The players had until yesterday to accept or reject the NHL’s plan. They went for the latter, on the following basis, per their executive director’s statement:
Two substantial Player concerns emerged: (1) whether the new structure would result in increased and more onerous travel; and (2) the disparity in chances of making the playoffs between the smaller and larger divisions.
As a result, realignment will not happen for at least another season. So, basically, the players are throwing Winnepeg and the Southeast Division under the bus for 2012-13. Thinking of the good of the many at the expense of the fewer, even if that expense is as high as flying across half the continent for a divisional game.
I have to admit this really makes me angry. I’m usually an NHLPA partisan in just about everything, but on this, I’m completely with the NHL and the individual organizations. There was uncommon unity on this issue on the Board of Governors, where only four teams voted against this plan. Even if more teams were uneasy about it, just four of 30 explicitly said “no.” That’s big. And the NHLPA going all Washington, DC on the BoG (“You’re for that? Then I’m against it.”) is not going to help things going forward.
This was not the issue to roll out the big hardline stance guns on, Don Fehr. Olympic participation? Guaranteed contracts? Long term contracts? All of those legitimate. Bringing the League’s structure into the 21st Century in a way that levels the playing field across the board? Not so much.
It’s going to elevate the antagonism between the sides, as the NHL’s statement on the news suggests. Possible legal action? Oh joy. At first glance, the League doesn’t seem to be off base: why wouldn’t it be the owner’s prerogative to settle this question?
There’s a ton of separation between the PA and League on a lot of issues, but this is one that should involve a lot less space. Individual organizations are thrilled and at that level, team interests and player interests can’t be that far off. Right? In a relationship that makes sense, I guess. But this is ridiculous.
Later in the statement, Fehr says,
“The travel estimation data we received from the League indicates that many of the current Pacific and Central teams, that have demanding travel schedules under the current format, could see their travel become even more difficult.”
This is some rancid bull. Anyone who can read a map and the NHL’s plan in conjunction knows the real reason behind this element of the objection is current Eastern Conference players. I would be stunned at the stupidity of a Central Division player complaining about having to go West half as much as they used to, for example. This is the PA ironically in sync with the four teams who voted against the plan, widely believed to be Eastern teams.
Then there’s the 7/8 disparity. Yeah, that’s a problem. But the PA should be looking at it this way: a two-team shortfall is an excuse for the NHL to expand, which means two more teams providing more PA jobs and increased membership. Sure they don’t get any of the expansion fee, but this is where the fabled long view comes into play. I know hardly anyone uses it, but this would have been a good opportunity to bust that out.

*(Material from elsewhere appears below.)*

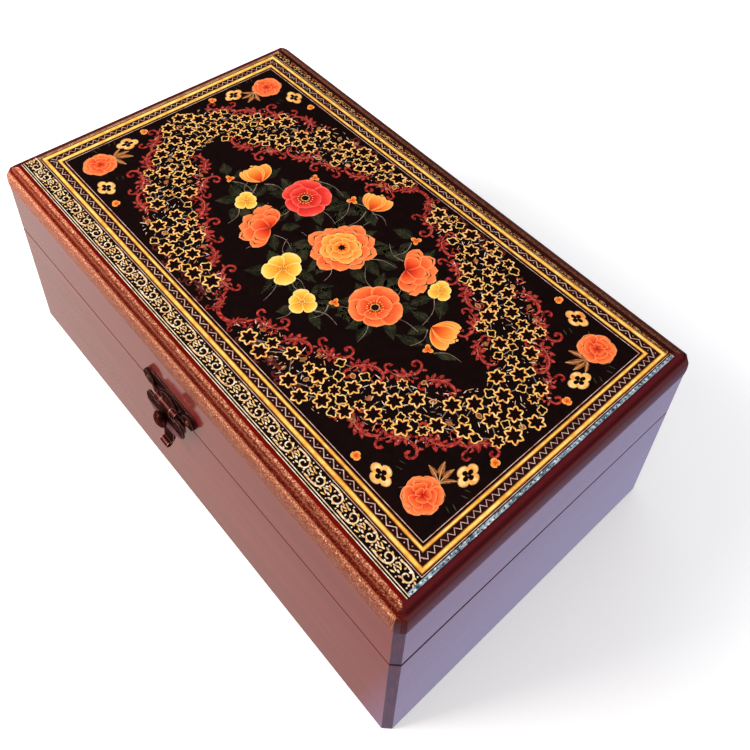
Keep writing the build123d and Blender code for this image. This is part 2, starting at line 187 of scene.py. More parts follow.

I’m incredibly disappointed by this. For one thing, it’s a PR win for the League on an issue that should have been a slam dunk for everyone. Instead, the NHL comes off as the reasonable side, because, well, in this case it is. Realignment makes sense in a world where Winnepeg is in the Southeast of anything but Manitoba. And that plan had a lot going for it. Neither of the PA’s reasons in and of themselves constitute grounds for shooting it down, it seems to me. But the PA’s always sucked at the PR side of this relationship. Witness how many people still call the Lockout a strike.
Anyway, I was very much looking forward to next season and particularly the playoffs, with that format promising to be, frankly, awesome. Now who knows what kind of realignment we’ll get. If the legal avenues for the League don’t pan out and they’re forced to dialog with the PA on this, we could very well end up with some kind of pedestrian 1-for-1 replacement of Winnepeg with another team, with the status quo on the playoffs (though a swap is not something the NHL would go for). How exciting.
Wyshynski has more on the mechanics of this move by the PA. The aggrieved party being left out of the planning process stuff annoys me even more. I’m not entirely sure I see a place for the players in the planning of realignment, per se.